* _SOURCE DATA_:
##############################

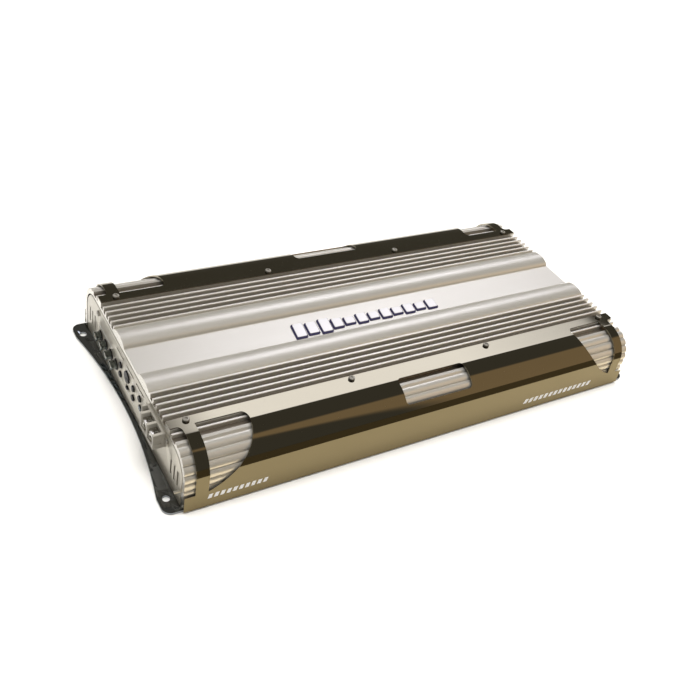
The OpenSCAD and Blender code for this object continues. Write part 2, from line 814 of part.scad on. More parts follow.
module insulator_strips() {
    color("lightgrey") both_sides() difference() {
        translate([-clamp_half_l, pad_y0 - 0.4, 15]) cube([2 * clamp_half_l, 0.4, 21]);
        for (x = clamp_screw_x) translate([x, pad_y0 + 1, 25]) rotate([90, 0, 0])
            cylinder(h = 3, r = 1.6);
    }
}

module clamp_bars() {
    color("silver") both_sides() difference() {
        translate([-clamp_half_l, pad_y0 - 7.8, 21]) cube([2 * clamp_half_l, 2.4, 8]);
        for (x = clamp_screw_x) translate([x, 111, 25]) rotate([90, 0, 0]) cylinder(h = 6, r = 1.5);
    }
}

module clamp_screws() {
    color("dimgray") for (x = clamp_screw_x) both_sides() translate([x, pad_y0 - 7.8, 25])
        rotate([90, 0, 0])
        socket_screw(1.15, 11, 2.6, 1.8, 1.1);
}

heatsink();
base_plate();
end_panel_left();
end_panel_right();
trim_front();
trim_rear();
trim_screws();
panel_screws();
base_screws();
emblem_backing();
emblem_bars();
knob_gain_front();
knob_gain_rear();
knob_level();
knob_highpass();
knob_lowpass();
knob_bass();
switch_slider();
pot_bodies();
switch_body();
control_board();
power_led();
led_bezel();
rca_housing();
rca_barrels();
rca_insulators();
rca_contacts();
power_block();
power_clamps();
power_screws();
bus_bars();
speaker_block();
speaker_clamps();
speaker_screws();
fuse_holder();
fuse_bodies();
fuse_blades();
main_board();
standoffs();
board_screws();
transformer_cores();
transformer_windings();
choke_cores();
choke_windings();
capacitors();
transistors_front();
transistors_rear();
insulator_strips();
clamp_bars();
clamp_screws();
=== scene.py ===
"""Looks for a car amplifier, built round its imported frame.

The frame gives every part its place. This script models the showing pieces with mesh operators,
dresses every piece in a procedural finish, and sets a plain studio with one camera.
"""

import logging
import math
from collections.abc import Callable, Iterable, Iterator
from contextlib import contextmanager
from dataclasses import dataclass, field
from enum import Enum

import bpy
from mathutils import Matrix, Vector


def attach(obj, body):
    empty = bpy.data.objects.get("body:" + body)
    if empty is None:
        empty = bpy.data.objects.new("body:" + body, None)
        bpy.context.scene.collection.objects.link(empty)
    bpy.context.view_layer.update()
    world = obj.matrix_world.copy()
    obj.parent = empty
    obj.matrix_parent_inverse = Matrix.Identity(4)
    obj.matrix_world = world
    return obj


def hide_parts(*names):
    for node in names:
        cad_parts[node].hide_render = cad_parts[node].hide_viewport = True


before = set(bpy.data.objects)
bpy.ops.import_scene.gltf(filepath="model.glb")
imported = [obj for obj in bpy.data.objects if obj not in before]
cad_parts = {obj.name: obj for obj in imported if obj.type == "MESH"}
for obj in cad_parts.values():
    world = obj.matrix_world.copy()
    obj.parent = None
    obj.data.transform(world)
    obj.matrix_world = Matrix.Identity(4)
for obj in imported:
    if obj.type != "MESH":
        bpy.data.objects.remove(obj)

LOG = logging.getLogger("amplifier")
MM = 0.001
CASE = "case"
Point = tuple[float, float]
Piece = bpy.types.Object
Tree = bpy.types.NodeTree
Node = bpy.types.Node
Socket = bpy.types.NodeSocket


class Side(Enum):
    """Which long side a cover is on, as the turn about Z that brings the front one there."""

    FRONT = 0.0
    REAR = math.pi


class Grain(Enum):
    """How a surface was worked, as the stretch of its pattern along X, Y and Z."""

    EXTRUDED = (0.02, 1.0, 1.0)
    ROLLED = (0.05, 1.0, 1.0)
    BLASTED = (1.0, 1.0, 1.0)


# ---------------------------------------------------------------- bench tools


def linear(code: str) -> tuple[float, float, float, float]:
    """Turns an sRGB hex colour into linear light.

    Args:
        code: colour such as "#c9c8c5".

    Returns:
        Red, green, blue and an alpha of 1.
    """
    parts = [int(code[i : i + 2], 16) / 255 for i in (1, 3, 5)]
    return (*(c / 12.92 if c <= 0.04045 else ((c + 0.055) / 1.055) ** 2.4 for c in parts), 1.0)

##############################

* _WRITTEN INSTRUCTION_: Reproduce every line above without error.

* _WRITTEN RESPONSE_:
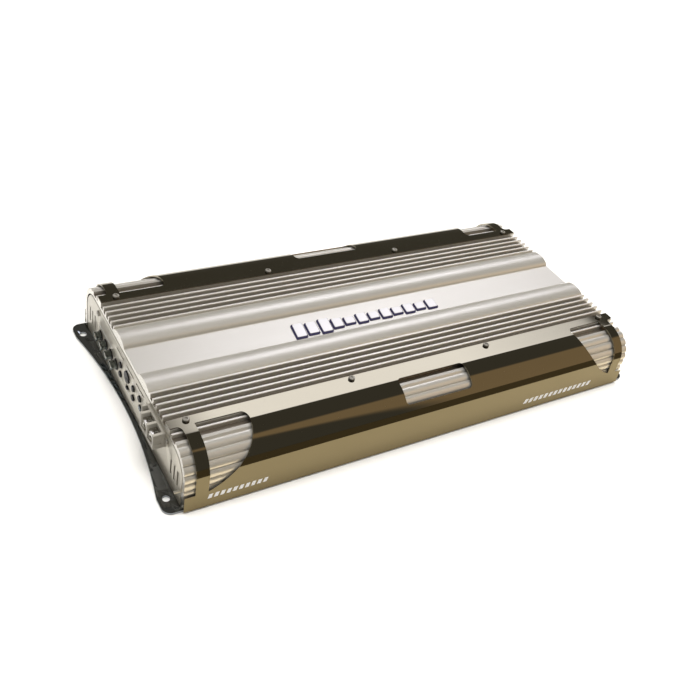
The OpenSCAD and Blender code for this object continues. Write part 2, from line 814 of part.scad on. More parts follow.
module insulator_strips() {
    color("lightgrey") both_sides() difference() {
        translate([-clamp_half_l, pad_y0 - 0.4, 15]) cube([2 * clamp_half_l, 0.4, 21]);
        for (x = clamp_screw_x) translate([x, pad_y0 + 1, 25]) rotate([90, 0, 0])
            cylinder(h = 3, r = 1.6);
    }
}

module clamp_bars() {
    color("silver") both_sides() difference() {
        translate([-clamp_half_l, pad_y0 - 7.8, 21]) cube([2 * clamp_half_l, 2.4, 8]);
        for (x = clamp_screw_x) translate([x, 111, 25]) rotate([90, 0, 0]) cylinder(h = 6, r = 1.5);
    }
}

module clamp_screws() {
    color("dimgray") for (x = clamp_screw_x) both_sides() translate([x, pad_y0 - 7.8, 25])
        rotate([90, 0, 0])
        socket_screw(1.15, 11, 2.6, 1.8, 1.1);
}

heatsink();
base_plate();
end_panel_left();
end_panel_right();
trim_front();
trim_rear();
trim_screws();
panel_screws();
base_screws();
emblem_backing();
emblem_bars();
knob_gain_front();
knob_gain_rear();
knob_level();
knob_highpass();
knob_lowpass();
knob_bass();
switch_slider();
pot_bodies();
switch_body();
control_board();
power_led();
led_bezel();
rca_housing();
rca_barrels();
rca_insulators();
rca_contacts();
power_block();
power_clamps();
power_screws();
bus_bars();
speaker_block();
speaker_clamps();
speaker_screws();
fuse_holder();
fuse_bodies();
fuse_blades();
main_board();
standoffs();
board_screws();
transformer_cores();
transformer_windings();
choke_cores();
choke_windings();
capacitors();
transistors_front();
transistors_rear();
insulator_strips();
clamp_bars();
clamp_screws();
=== scene.py ===
"""Looks for a car amplifier, built round its imported frame.

The frame gives every part its place. This script models the showing pieces with mesh operators,
dresses every piece in a procedural finish, and sets a plain studio with one camera.
"""

import logging
import math
from collections.abc import Callable, Iterable, Iterator
from contextlib import contextmanager
from dataclasses import dataclass, field
from enum import Enum

import bpy
from mathutils import Matrix, Vector


def attach(obj, body):
    empty = bpy.data.objects.get("body:" + body)
    if empty is None:
        empty = bpy.data.objects.new("body:" + body, None)
        bpy.context.scene.collection.objects.link(empty)
    bpy.context.view_layer.update()
    world = obj.matrix_world.copy()
    obj.parent = empty
    obj.matrix_parent_inverse = Matrix.Identity(4)
    obj.matrix_world = world
    return obj


def hide_parts(*names):
    for node in names:
        cad_parts[node].hide_render = cad_parts[node].hide_viewport = True


before = set(bpy.data.objects)
bpy.ops.import_scene.gltf(filepath="model.glb")
imported = [obj for obj in bpy.data.objects if obj not in before]
cad_parts = {obj.name: obj for obj in imported if obj.type == "MESH"}
for obj in cad_parts.values():
    world = obj.matrix_world.copy()
    obj.parent = None
    obj.data.transform(world)
    obj.matrix_world = Matrix.Identity(4)
for obj in imported:
    if obj.type != "MESH":
        bpy.data.objects.remove(obj)

LOG = logging.getLogger("amplifier")
MM = 0.001
CASE = "case"
Point = tuple[float, float]
Piece = bpy.types.Object
Tree = bpy.types.NodeTree
Node = bpy.types.Node
Socket = bpy.types.NodeSocket


class Side(Enum):
    """Which long side a cover is on, as the turn about Z that brings the front one there."""

    FRONT = 0.0
    REAR = math.pi


class Grain(Enum):
    """How a surface was worked, as the stretch of its pattern along X, Y and Z."""

    EXTRUDED = (0.02, 1.0, 1.0)
    ROLLED = (0.05, 1.0, 1.0)
    BLASTED = (1.0, 1.0, 1.0)


# ---------------------------------------------------------------- bench tools


def linear(code: str) -> tuple[float, float, float, float]:
    """Turns an sRGB hex colour into linear light.

    Args:
        code: colour such as "#c9c8c5".

    Returns:
        Red, green, blue and an alpha of 1.
    """
    parts = [int(code[i : i + 2], 16) / 255 for i in (1, 3, 5)]
    return (*(c / 12.92 if c <= 0.04045 else ((c + 0.055) / 1.055) ** 2.4 for c in parts), 1.0)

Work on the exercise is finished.